SOESD / Special Education / News
What is the Measure of Success?
By Mark Moskowitz, Coordinator
His mentorship was a personal learning experience and an inspiration for Emma. Emma has been served locally by the Regional Program for the Visually Impaired since she was a preschooler. She currently excels in second grade. Curtis currently goes to school full time at George Fox College and is completing his freshman year.
Programs for Deaf/Hard of Hearing and Visually Impaired
Teachers of the Deaf/Hard of Hearing and the Visually Impaired often view successful students as individuals who can participate and succeed in school and in their community. Our teachers annually review progress at IEP (Individualized Education Program) meetings and carefully craft goals and assist the educational team in setting instructional priorities for the coming year. The building blocks for success are measured in annual increments.
What about “the big picture?”
Success is truly measured by what happens after our teaching and intervention. What happens after school? What have we done to make a difference for students after they transition into the adult world? I’d like to share two examples of this measure of success.
On April 19, 2008, the Ashland Daily Tidings ran a front page article entitled “Pioneering a Program for the Deaf” (http://www.dailytidings.com/2008/0419/stories/0419_sou.php). Monica Alfaro is featured in the article. She is a Southern Oregon University sophomore who is deaf. Monica is the only full-time student at SOU who is deaf. The article summarizes Monica’s journey attending SOU. The Daily Tidings article states that “she has juggled two part-time jobs with a full course load, served as an orientation leader and Latino Student Union vice president, played indoor soccer and worked to start an American Sign Language Club.” Her roommate was quoted as saying “she’s a really great person, and she doesn’t let anything keep her from doing what she really wants.”
Monica is from Klamath Falls and graduated from Henley High School (by the way, in her senior year in high school, she was a finalist in the Miss Klamath County Pageant). She competed with other southern Oregon PDHH students in the national Gallaudet University Brainbowl. She received educational support services from the Regional Program for Deaf/Hard of Hearing since preschool while attending schools in Klamath county. She received the foundation and building blocks for her success throughout her school career by learning necessary skills and gaining the access she deserved. Monica can do anything but hear!
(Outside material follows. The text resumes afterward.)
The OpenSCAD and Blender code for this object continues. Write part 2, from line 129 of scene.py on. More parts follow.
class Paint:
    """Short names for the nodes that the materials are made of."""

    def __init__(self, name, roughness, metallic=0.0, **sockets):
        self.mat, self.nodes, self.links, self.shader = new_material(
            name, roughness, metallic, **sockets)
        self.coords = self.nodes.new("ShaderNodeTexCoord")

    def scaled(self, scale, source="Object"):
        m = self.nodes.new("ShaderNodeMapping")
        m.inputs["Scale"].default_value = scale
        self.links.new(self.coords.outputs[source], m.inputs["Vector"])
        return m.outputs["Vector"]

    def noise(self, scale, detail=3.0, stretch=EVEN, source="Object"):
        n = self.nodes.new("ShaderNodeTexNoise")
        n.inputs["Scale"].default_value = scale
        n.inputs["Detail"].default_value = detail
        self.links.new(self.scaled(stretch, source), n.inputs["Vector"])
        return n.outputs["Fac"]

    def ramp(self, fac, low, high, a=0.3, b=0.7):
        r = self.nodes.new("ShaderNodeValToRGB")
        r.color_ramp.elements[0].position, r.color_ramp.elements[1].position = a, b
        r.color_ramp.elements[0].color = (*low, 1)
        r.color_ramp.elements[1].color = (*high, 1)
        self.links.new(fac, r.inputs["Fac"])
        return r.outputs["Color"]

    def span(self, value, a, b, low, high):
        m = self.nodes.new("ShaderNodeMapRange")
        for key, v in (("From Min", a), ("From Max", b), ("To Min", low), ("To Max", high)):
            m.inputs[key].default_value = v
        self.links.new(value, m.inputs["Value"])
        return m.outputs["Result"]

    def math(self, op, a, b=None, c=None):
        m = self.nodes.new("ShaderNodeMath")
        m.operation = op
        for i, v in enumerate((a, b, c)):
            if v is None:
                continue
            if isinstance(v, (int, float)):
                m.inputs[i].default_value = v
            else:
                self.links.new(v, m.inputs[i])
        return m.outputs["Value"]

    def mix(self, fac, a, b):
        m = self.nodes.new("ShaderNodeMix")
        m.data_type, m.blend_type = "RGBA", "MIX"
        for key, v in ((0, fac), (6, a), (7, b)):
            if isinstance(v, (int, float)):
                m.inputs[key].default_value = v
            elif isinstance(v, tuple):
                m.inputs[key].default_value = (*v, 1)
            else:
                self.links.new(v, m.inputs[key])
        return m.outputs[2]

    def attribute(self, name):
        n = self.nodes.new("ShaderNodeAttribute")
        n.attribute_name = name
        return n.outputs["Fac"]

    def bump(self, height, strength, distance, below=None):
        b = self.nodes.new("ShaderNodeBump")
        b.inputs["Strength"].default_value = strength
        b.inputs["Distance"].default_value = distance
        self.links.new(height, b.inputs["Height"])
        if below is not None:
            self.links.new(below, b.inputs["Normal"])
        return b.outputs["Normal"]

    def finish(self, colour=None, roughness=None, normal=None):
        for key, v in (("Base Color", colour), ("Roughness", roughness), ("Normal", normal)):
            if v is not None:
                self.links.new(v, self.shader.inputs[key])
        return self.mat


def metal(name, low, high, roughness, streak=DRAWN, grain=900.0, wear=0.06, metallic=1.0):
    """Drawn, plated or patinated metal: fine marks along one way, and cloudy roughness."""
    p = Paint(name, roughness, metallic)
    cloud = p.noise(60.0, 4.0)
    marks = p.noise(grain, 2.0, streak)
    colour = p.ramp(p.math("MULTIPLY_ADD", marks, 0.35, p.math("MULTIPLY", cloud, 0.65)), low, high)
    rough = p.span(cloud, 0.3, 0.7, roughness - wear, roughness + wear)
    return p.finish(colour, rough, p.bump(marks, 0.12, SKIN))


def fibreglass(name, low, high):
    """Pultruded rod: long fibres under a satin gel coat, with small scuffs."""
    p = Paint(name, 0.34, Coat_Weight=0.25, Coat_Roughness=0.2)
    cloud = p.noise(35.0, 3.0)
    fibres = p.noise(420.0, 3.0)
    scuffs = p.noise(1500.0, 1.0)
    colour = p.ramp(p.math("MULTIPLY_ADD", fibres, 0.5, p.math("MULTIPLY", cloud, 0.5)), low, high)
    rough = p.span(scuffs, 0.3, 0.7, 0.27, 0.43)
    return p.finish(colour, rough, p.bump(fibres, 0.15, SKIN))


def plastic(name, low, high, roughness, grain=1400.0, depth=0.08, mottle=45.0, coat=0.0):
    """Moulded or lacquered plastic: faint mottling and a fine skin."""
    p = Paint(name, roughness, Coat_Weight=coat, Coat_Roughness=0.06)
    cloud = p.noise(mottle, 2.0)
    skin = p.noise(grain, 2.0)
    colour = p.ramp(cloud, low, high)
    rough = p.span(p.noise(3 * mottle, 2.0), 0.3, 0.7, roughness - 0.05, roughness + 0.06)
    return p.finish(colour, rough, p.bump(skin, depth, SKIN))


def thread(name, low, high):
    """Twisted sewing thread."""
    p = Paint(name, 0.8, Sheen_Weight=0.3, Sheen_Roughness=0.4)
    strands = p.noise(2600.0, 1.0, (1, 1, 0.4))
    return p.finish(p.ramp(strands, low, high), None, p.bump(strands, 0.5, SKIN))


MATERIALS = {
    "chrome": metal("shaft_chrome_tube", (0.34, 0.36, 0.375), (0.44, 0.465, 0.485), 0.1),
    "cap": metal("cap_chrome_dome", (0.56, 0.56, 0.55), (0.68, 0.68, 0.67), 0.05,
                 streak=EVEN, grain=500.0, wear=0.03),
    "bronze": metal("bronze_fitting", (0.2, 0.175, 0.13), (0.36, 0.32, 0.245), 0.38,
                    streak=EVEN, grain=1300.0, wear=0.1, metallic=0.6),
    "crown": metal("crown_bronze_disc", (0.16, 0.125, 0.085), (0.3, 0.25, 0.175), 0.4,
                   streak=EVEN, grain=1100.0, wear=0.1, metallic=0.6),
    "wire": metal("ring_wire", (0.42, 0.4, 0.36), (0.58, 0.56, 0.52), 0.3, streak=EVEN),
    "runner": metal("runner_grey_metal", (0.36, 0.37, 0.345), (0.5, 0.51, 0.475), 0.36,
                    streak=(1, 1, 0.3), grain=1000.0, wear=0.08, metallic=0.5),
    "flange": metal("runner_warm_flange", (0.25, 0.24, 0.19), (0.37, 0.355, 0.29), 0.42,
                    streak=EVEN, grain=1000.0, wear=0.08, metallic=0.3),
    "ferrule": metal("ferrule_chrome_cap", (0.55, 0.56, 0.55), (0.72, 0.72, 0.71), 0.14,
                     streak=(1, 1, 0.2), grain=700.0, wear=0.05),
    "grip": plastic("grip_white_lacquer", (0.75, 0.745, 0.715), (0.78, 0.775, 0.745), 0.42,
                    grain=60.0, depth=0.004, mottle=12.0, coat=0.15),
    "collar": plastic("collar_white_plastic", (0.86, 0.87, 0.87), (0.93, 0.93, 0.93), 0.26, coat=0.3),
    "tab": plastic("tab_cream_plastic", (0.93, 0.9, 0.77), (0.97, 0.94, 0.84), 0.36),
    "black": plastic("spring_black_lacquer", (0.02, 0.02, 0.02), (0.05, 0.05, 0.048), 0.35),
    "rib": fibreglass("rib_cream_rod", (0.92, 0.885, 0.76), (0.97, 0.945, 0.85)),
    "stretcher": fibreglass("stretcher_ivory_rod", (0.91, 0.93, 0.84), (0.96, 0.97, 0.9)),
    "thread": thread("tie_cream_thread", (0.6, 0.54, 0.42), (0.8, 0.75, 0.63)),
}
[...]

Another example that I feel is a measure of success involves two students served by the Regional Program for the Visually Impaired. Curtis Norton graduated from South Medford High School last June, 2007. Emma McCready currently attends second grade at Orchard Hill Elementary here in the Rogue Valley. Both are visually impaired. Since coming to southern Oregon as a fifth grader, Curtis has learned braille, become an independent traveler, uses specialized technology to assist in his studies, and successfully completed training in use of a dog guide. He completed his course of study at SMHS and earned a full academic diploma with the support of the regional program. For his senior project, Curtis assisted the regional teacher of visually impaired by instructing Emma McCready in learning how to use an electronic braille notetaker.
These “can do” stories are our true measures of effective and appropriate educational intervention. They measure what education can achieve. The year-to-year IEP successes in learning the necessary compensatory skills to compete provide the backdrop for lifelong success. They allow students to meet their real potential; and we, as a community, benefit, in turn, from these real life successes.